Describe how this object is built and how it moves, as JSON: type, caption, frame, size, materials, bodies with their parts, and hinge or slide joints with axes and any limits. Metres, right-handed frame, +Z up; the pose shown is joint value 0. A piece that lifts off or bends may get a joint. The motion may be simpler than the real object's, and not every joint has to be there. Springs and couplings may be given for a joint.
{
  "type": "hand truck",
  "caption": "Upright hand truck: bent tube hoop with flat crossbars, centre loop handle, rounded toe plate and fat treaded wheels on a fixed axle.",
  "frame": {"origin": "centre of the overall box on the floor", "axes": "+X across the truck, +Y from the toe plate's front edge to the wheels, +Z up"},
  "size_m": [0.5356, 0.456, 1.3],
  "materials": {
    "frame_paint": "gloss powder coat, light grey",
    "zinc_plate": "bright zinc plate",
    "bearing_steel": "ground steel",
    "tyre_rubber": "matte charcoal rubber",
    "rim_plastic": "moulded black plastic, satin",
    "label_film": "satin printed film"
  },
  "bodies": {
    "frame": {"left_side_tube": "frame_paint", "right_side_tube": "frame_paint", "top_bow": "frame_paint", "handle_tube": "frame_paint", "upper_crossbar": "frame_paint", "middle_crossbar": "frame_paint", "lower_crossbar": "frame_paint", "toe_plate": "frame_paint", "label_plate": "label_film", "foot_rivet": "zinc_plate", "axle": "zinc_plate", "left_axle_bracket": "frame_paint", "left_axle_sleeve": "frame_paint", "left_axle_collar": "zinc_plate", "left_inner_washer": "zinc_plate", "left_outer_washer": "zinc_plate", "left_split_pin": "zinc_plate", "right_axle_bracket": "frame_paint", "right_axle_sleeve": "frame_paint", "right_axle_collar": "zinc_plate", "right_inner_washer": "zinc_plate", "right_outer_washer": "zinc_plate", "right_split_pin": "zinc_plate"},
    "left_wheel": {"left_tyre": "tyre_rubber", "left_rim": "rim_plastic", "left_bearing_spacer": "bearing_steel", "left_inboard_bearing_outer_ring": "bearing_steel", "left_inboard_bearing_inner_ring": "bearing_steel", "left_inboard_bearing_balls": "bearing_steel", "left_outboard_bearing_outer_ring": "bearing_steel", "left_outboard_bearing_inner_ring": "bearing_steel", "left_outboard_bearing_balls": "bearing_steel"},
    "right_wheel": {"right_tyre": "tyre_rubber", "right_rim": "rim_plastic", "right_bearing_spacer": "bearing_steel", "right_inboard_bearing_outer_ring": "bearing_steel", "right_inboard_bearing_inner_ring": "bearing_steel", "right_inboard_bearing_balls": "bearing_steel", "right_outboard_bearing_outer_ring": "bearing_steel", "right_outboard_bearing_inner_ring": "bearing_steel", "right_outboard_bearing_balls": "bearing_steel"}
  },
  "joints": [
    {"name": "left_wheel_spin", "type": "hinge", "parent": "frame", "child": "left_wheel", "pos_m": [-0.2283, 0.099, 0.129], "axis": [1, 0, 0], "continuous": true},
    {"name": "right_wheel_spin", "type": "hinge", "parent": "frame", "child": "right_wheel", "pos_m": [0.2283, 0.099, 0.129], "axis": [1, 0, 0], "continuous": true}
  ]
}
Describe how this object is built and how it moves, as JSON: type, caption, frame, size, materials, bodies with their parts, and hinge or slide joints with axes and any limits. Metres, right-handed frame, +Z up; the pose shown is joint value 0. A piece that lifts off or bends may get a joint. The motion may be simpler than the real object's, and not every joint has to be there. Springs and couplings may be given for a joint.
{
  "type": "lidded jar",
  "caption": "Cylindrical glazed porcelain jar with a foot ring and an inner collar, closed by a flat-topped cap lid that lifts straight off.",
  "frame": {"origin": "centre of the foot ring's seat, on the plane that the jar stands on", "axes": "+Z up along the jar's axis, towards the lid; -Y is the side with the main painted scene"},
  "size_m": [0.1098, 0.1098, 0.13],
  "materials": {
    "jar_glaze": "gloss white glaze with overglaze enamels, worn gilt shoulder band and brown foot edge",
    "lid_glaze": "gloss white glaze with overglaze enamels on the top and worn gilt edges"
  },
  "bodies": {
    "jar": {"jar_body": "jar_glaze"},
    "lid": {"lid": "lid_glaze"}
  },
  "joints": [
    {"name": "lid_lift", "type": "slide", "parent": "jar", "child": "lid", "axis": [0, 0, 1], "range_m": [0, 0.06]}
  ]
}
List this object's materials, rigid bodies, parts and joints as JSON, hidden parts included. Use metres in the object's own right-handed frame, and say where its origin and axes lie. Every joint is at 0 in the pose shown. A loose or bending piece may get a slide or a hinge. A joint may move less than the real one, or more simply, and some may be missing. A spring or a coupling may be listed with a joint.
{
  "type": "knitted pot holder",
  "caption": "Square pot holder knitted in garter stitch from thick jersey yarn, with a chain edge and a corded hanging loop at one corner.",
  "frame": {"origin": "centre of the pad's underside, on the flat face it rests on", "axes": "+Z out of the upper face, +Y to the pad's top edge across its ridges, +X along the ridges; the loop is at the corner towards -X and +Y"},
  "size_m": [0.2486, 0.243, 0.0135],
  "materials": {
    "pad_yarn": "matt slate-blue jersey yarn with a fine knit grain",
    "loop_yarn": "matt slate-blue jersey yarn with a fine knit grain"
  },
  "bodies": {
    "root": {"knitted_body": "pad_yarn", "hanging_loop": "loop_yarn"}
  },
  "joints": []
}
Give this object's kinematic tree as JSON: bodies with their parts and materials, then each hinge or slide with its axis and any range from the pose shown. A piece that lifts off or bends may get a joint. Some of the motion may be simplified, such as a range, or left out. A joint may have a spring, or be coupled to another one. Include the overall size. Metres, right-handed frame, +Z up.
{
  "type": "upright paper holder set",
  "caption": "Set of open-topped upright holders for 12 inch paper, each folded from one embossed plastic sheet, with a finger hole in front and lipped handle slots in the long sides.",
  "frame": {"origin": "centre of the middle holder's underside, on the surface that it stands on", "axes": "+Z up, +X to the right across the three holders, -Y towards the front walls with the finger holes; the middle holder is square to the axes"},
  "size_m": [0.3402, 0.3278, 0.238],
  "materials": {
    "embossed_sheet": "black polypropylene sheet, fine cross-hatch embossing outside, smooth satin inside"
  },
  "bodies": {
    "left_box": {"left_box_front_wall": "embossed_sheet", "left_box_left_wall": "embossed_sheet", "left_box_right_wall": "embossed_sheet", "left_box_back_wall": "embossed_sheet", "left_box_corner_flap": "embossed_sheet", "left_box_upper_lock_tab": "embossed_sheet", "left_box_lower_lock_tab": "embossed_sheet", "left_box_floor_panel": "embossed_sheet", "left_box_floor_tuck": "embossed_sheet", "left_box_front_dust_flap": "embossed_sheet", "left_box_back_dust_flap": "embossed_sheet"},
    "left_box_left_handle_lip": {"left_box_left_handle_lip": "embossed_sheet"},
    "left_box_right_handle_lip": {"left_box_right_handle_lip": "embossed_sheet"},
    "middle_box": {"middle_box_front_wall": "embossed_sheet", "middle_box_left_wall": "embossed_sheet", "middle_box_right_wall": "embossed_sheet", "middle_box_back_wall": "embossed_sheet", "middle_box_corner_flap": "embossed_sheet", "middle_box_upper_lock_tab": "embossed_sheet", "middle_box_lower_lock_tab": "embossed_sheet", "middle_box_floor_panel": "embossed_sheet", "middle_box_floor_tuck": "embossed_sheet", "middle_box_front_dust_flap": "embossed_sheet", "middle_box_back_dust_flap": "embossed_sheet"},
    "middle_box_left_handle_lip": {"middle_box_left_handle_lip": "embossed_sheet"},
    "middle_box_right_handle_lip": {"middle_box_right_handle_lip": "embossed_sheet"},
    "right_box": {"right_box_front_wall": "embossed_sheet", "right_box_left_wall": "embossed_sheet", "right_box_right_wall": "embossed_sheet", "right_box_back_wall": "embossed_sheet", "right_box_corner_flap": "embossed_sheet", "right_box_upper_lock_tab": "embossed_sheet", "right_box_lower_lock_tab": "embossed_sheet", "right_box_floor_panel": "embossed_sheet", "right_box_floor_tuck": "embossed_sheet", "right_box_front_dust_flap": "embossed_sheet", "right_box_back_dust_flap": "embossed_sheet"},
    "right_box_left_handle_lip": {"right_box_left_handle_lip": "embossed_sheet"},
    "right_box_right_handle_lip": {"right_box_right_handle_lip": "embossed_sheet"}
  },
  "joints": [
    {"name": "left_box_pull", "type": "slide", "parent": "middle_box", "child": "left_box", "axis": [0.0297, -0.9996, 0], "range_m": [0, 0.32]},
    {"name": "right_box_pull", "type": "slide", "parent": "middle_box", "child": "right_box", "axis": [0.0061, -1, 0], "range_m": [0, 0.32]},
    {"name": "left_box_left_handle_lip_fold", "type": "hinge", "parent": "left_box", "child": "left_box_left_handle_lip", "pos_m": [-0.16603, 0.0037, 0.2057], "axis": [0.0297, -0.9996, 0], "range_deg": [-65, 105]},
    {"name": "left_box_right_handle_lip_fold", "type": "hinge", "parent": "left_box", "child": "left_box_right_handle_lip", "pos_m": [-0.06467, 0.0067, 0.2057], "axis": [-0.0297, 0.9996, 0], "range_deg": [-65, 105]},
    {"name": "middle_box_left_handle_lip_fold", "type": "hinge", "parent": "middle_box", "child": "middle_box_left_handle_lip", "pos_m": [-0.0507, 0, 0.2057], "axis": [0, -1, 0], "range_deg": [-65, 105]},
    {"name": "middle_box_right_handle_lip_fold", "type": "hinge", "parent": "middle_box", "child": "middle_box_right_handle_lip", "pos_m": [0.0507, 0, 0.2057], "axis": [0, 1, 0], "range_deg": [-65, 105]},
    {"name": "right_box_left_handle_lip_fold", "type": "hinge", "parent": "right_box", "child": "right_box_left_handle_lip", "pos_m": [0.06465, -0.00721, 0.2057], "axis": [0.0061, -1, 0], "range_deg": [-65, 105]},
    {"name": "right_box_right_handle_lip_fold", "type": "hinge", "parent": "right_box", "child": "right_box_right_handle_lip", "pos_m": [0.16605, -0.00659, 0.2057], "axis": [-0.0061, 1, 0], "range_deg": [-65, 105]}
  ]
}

....

Aim - Pick out all lines from the data above in which the word "overall" appears.

Written response -
  "frame": {"origin": "centre of the overall box on the floor", "axes": "+X across the truck, +Y from the toe plate's front edge to the wheels, +Z up"},
Give this object's kinematic tree as JSON: bodies with their parts and materials, then each hinge or slide with its axis and any range from the pose shown. A piece that lifts off or bends may get a joint. Some of the motion may be simplified, such as a range, or left out. A joint may have a spring, or be coupled to another one. Include the overall size. Metres, right-handed frame, +Z up.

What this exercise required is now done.